Em 2017, o seminário abordou temas como distratos e soluções extrajudiciais no setor imobiliário. Quais as principais lições retiradas daquela primeira experiência de diálogo entre o setor jurídico, representantes dos consumidores e das empresas imobiliárias?
Werson Rêgo – O retorno tem sido bastante positivo, notadamente no que diz respeito à segurança jurídica e à redução de novas demandas. Evidentemente, é impossível agradar a todos e sempre haverá críticas. O importante é manter-se aberto ao diálogo, ouvir as ponderações de todos os setores, conhecer suas particularidades e, de igual modo, fazer-se ouvir. A primeira grande lição que fica é o amadurecimento das instituições, dos fornecedores e dos consumidores. A boa-fé deve ser via de mão dupla, e os pronunciamentos judiciais devem, sempre, priorizar o melhor resultado para a coletividade dos consumidores. Através do diálogo permanente, consegue-se identificar os problemas que afligem consumidores e incorporadores, a partir do que são buscadas as soluções possíveis, visando ao melhor resultado possível para todos.
A segunda edição do seminário escolheu a proteção do consumidor como tema central. Como ocorreu a seleção desse enfoque?
Werson Rêgo – A construção civil e o mercado imobiliário cumprem relevante função sócio-econômica. São uns dos primeiros a sentir os impactos das crises econômicas e estão entre os últimos a se recuperar. O primeiro evento procurou discutir os principais problemas que afligiam o mercado imobiliário. Neste, abre-se espaço para as ponderações e críticas dos consumidores, enquanto destinatários finais do produto imobiliário. Assim agindo, o Poder Judiciário contribui ativamente para o estabelecimento do equilíbrio e da harmonia no relacionamento entre incorporadores e consumidores.
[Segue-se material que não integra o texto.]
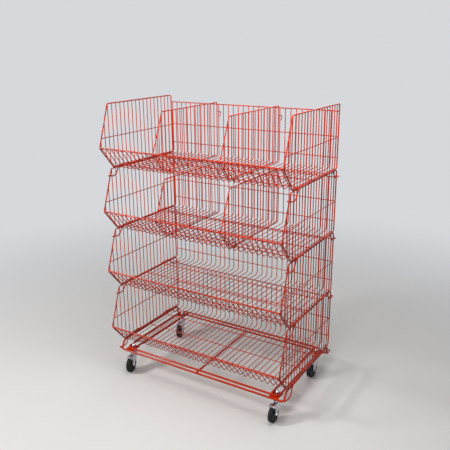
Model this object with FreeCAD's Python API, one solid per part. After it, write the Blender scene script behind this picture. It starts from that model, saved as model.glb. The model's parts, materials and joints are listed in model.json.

Não são raras as situações em que o consumidor, em virtude de problemas na compra do imóvel, sem obter resposta satisfatória da construtora, recorre ao Judiciário. Como poderia ser reduzida a litigiosidade nesse setor?
Werson Rêgo – O mercado imobiliário é bastante complexo e sensível. A vulnerabilidade do consumidor é potencializada quer pela assimetria de informações, quer pela maior exposição decorrente do natural desejo de realizar o projeto da moradia própria. Cientes disso, o primeiro cuidado que devemos ter é com a qualidade das informações transmitidas aos consumidores. A prestação de informações adequadas, claras, precisas e suficientes é, sem dúvida alguma, a melhor estratégia do mercado para minimizar conflitos. Esse ônus é do incorporador, que dele deve bem se desincumbir. Iguais cautelas devem ser adotadas ao se analisar a capacidade financeira do eventual adquirente. Minimizam-se os riscos de inadimplência. Além disso, cumprir prazos e bem atender ao consumidor são práticas que garantem o sucesso de qualquer incorporação. Evidentemente, o descumprimento do contrato por qualquer uma das partes dá ensejo ao ajuizamento de ações.
Qual o papel dos meios alternativos de resolução de conflitos no mercado imobiliário?
Werson Rêgo – Sem embargo, o ajuizamento de ações é o canal mais custoso e demorado e, por isso, deveria ser a via última. Os canais de conciliação e de mediação extrajudicial assumem, dessa forma, posição de relevo, visto que, além de reduzirem as assimetrias entre as partes, são menos custosos, mais céleres e permitem encontrar soluções particularizadas, conforme as peculiaridades de cada caso concreto.
O STJ vem formando jurisprudência em temas relevantes para o setor imobiliário, como a necessidade de comprovação do dano moral efetivo para caracterização do direito ao ressarcimento. Quais são os principais temas ainda em discussão no Judiciário?
Werson Rêgo – Vários temas importantes relacionados ao mercado imobiliário já foram pacificados pelo Superior Tribunal de Justiça, como a validade da cláusula de tolerância, o repasse ao adquirente do pagamento da comissão de corretagem nas incorporações imobiliárias, a abusividade da cobrança pelos serviços de assessoria técnico-imobiliária... Ainda serão apreciadas, por exemplo, a distinção entre consumidor e investidor, a possibilidade de imposição de sanção ao fornecedor por simetria, a possibilidade de repasse ao adquirente do pagamento da comissão de corretagem nas incorporações imobiliárias do Programa Minha Casa, Minha Vida...
O Judiciário cumpre um papel satisfatório no contexto dessas discussões?
Werson Rêgo – O Poder Judiciário, notadamente o STJ, vem se mostrando especialmente atento ao princípio da segurança jurídica e aos impactos de suas decisões nos diversos mercados. Age, dessa forma, não apenas como um solucionador de conflitos – coibindo e reprimindo os abusos praticados nos mercados –, senão, também, como um pacificador. Há que se dar concretude a um dos princípios mais caros à legislação consumerista, contido no artigo 4º do Código de Defesa do Consumidor, que visa ao estabelecimento do equilíbrio e da harmonia nas relações de consumo. Para tanto, há que se reconhecer o direito de quem o detenha, seja consumidor, seja fornecedor. Missão árdua, da qual o Tribunal da Cidadania vem se desincumbindo com grande êxito.